• What the task asks
Give back the exact lines spanning from the line with "The three.js and Blender code for this object" to the line with "return t * t * (3 - 2 * t)", with both of those lines included and no others.

⟨

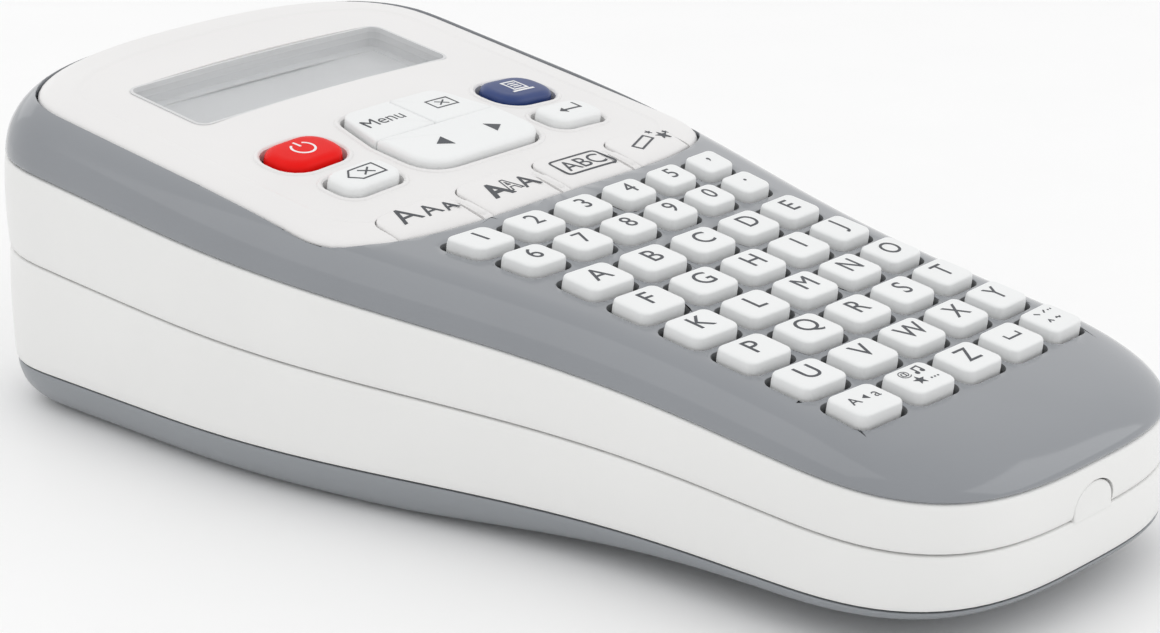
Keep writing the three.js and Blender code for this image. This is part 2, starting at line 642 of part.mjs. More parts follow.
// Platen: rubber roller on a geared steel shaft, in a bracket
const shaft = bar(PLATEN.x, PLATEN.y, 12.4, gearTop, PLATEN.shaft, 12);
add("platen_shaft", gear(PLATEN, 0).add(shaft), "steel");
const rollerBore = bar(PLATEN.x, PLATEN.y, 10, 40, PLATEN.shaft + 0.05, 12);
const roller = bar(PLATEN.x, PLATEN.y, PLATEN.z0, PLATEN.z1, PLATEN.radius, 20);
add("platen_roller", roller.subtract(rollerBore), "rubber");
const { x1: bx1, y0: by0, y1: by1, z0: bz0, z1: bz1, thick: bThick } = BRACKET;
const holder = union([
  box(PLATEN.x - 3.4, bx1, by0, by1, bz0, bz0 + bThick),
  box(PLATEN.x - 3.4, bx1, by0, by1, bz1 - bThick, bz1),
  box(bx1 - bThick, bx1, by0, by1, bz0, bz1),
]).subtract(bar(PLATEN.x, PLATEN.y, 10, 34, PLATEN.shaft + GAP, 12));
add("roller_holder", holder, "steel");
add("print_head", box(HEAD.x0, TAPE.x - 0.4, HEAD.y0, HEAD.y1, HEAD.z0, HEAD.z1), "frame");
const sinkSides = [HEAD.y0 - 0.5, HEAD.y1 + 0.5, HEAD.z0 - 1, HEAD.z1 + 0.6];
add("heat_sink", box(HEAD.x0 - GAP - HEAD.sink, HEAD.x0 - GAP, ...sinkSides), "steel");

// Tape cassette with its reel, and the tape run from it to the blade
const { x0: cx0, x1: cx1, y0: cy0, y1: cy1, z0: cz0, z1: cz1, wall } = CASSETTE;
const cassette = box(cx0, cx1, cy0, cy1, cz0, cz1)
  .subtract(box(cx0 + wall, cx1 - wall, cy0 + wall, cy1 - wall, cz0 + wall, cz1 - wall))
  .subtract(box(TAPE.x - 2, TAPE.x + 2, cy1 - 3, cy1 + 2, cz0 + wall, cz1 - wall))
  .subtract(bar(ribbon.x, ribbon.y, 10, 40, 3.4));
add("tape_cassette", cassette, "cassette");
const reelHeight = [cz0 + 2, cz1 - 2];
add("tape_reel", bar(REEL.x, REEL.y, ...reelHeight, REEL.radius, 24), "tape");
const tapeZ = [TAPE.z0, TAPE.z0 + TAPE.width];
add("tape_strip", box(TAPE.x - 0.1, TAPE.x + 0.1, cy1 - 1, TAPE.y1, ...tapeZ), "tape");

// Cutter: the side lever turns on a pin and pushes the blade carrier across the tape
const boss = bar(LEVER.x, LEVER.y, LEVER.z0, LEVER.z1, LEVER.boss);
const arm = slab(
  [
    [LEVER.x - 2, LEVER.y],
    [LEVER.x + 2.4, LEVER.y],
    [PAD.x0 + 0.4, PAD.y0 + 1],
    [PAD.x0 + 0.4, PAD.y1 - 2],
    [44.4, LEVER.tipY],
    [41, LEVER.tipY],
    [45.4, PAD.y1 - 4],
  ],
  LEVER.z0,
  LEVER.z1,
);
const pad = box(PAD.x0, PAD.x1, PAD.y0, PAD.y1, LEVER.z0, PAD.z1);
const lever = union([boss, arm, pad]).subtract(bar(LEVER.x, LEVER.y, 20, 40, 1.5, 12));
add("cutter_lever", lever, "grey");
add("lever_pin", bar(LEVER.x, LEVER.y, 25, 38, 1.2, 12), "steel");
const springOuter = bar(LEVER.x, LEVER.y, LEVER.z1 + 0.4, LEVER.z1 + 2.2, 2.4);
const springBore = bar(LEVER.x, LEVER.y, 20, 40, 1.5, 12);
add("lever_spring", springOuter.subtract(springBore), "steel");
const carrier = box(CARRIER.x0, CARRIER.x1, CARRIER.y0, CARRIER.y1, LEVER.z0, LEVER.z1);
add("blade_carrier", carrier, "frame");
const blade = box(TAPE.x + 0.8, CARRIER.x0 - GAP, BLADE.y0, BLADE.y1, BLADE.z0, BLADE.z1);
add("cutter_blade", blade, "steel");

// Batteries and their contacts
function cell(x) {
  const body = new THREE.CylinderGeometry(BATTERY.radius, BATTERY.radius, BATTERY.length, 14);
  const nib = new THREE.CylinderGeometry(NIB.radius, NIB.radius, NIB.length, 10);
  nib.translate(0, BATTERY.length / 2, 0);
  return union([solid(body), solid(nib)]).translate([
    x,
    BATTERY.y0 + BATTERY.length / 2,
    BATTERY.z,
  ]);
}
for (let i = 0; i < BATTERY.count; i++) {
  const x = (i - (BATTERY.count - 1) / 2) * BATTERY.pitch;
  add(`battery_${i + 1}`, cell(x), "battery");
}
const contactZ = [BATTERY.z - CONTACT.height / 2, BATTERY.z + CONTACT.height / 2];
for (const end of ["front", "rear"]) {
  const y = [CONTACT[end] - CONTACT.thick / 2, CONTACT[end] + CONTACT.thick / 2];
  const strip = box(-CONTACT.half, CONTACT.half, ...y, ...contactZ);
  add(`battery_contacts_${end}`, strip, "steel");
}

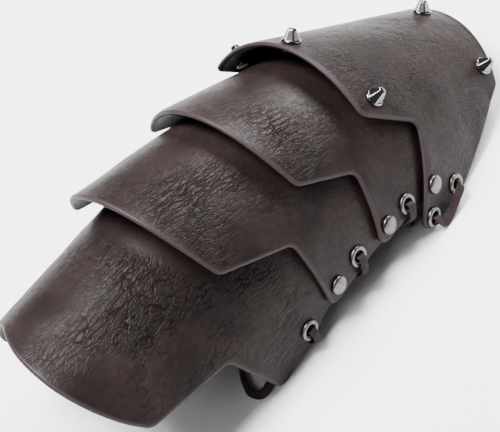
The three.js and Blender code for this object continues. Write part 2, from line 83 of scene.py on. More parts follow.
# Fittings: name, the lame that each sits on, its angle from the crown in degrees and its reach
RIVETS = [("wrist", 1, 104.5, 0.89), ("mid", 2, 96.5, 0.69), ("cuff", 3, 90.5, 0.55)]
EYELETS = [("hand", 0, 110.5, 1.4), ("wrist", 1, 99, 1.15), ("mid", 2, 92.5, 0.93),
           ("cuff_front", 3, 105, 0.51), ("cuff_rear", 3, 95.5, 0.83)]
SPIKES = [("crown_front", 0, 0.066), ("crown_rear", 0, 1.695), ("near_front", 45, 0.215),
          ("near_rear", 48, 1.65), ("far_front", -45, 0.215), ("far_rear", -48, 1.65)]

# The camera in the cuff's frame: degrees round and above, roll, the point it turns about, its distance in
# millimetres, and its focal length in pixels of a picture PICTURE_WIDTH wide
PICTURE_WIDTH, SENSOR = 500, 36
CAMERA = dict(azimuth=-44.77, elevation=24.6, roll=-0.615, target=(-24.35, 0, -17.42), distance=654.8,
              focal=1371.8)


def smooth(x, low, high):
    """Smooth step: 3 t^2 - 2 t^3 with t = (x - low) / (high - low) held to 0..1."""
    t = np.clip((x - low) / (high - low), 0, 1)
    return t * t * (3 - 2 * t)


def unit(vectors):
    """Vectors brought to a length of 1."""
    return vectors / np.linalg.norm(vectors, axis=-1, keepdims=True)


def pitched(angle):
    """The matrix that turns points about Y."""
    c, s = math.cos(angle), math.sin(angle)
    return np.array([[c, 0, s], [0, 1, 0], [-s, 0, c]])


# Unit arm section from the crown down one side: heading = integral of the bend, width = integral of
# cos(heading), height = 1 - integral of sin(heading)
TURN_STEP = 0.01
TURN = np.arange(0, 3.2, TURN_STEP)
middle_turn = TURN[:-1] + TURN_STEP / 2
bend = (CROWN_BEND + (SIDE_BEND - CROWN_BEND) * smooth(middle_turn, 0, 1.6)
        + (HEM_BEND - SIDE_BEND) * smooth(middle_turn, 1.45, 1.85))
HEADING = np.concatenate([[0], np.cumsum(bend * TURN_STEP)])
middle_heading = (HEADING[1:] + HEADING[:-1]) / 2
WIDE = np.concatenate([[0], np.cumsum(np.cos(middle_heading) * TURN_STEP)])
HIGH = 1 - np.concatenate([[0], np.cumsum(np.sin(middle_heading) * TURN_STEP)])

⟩

• Response
The three.js and Blender code for this object continues. Write part 2, from line 83 of scene.py on. More parts follow.
# Fittings: name, the lame that each sits on, its angle from the crown in degrees and its reach
RIVETS = [("wrist", 1, 104.5, 0.89), ("mid", 2, 96.5, 0.69), ("cuff", 3, 90.5, 0.55)]
EYELETS = [("hand", 0, 110.5, 1.4), ("wrist", 1, 99, 1.15), ("mid", 2, 92.5, 0.93),
           ("cuff_front", 3, 105, 0.51), ("cuff_rear", 3, 95.5, 0.83)]
SPIKES = [("crown_front", 0, 0.066), ("crown_rear", 0, 1.695), ("near_front", 45, 0.215),
          ("near_rear", 48, 1.65), ("far_front", -45, 0.215), ("far_rear", -48, 1.65)]

# The camera in the cuff's frame: degrees round and above, roll, the point it turns about, its distance in
# millimetres, and its focal length in pixels of a picture PICTURE_WIDTH wide
PICTURE_WIDTH, SENSOR = 500, 36
CAMERA = dict(azimuth=-44.77, elevation=24.6, roll=-0.615, target=(-24.35, 0, -17.42), distance=654.8,
              focal=1371.8)


def smooth(x, low, high):
    """Smooth step: 3 t^2 - 2 t^3 with t = (x - low) / (high - low) held to 0..1."""
    t = np.clip((x - low) / (high - low), 0, 1)
    return t * t * (3 - 2 * t)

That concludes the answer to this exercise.